As outside, so within, one might say. The construction of the book itself is sturdy and handsome, and no doubt able to deal with the occasional spilled alembic. Me, I got some coffee on it. It still looks good. Excellent qualifications for home-library fare.
But the *contents*. Good heavens. I was expecting page after page of illustrations with small-text captions. I bought it with an eye toward obscure imagery; I got it, but as an unexpected bonus there is a *wealth* of material explaining what it all means, and the sources, and the authors in whose works it appeared originally, and relevant snippets therefrom. Glorious! In addition to the images (and there are a great many, scrupulously reproduced and diverse, never fear) there is supplemental text on the history of the imagery and--among other things--why the 'hieroglyphics' of alchemy had such appeal to for alchemists and for the world of these illustrations' time.
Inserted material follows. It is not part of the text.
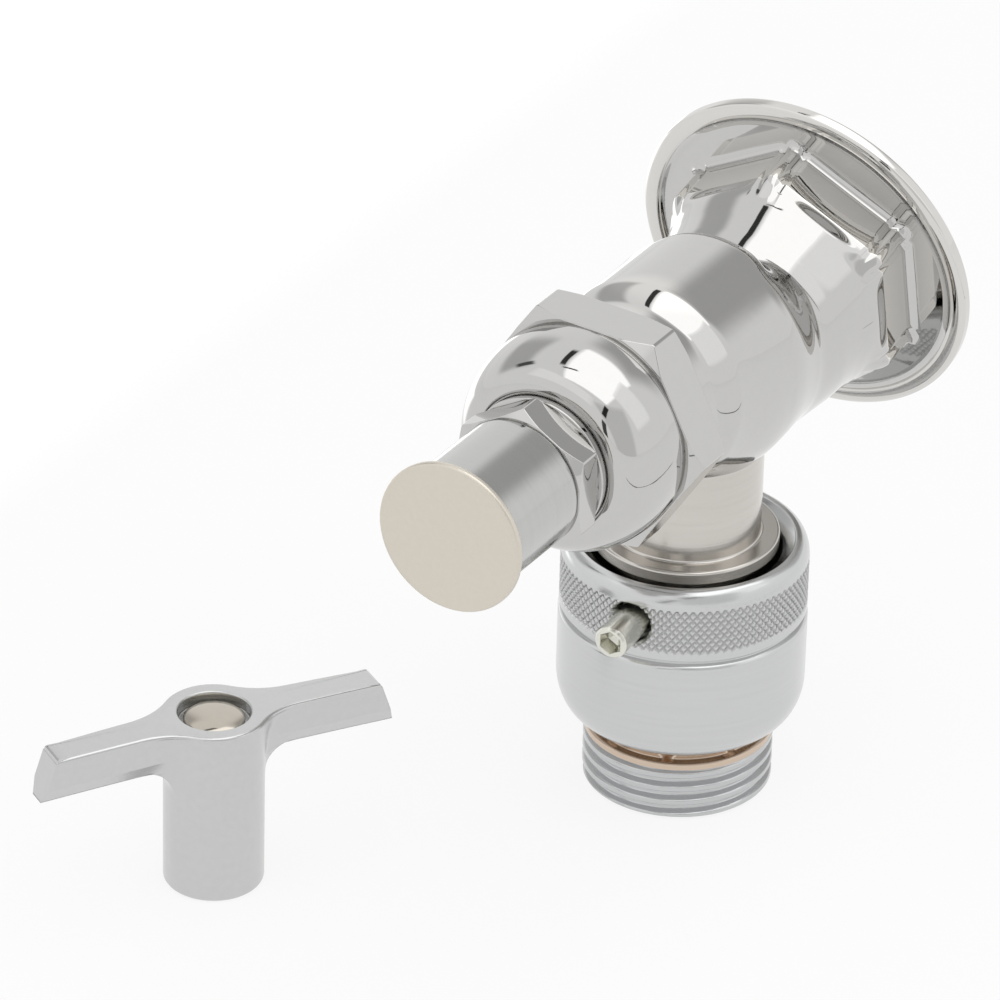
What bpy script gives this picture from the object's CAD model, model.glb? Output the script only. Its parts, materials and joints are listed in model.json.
"""Looks of a loose-key sill faucet: chromed casting, bonnet, lock shield, hose vacuum breaker and tee key."""

import json
import logging
import math
from dataclasses import dataclass
from enum import Enum
from typing import Sequence

import bpy
import numpy as np
from mathutils import Matrix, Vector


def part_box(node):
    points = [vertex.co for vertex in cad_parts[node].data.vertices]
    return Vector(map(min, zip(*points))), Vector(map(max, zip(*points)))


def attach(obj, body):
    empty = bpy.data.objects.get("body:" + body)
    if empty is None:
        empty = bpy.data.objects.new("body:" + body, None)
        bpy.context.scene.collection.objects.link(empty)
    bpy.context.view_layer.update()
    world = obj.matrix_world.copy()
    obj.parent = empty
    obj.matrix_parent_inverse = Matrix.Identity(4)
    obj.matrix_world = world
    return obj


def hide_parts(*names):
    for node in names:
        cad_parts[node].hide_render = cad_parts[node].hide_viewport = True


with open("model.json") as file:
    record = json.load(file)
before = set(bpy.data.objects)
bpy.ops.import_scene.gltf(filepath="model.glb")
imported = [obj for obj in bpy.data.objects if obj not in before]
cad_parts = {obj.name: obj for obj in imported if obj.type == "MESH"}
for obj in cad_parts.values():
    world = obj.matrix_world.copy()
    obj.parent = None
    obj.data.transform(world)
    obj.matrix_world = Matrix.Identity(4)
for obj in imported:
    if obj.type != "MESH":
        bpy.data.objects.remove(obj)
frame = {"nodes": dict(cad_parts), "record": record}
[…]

There are woodcuts, ink drawings, engravings and a few other media for the plates themselves. All look clear, or at least true to the original artist's shortcomings. Kings, queens, lions, baths, ovens, snakes, eggs, phoenixes and the like abound. That's not all, certainly: be assured that there are also rarer devices included. If I had it on my lap at the moment, I could blow the rest of my available space here with them. You will be satisfied with the breadth of the material, I'm certain.
It's *such* a good book to have. It stimulates both eyes and brain. Artists will draw inspiration from it, and the more scholarly folks will find it a gracious and sage read. I got it both ways. Lucky me.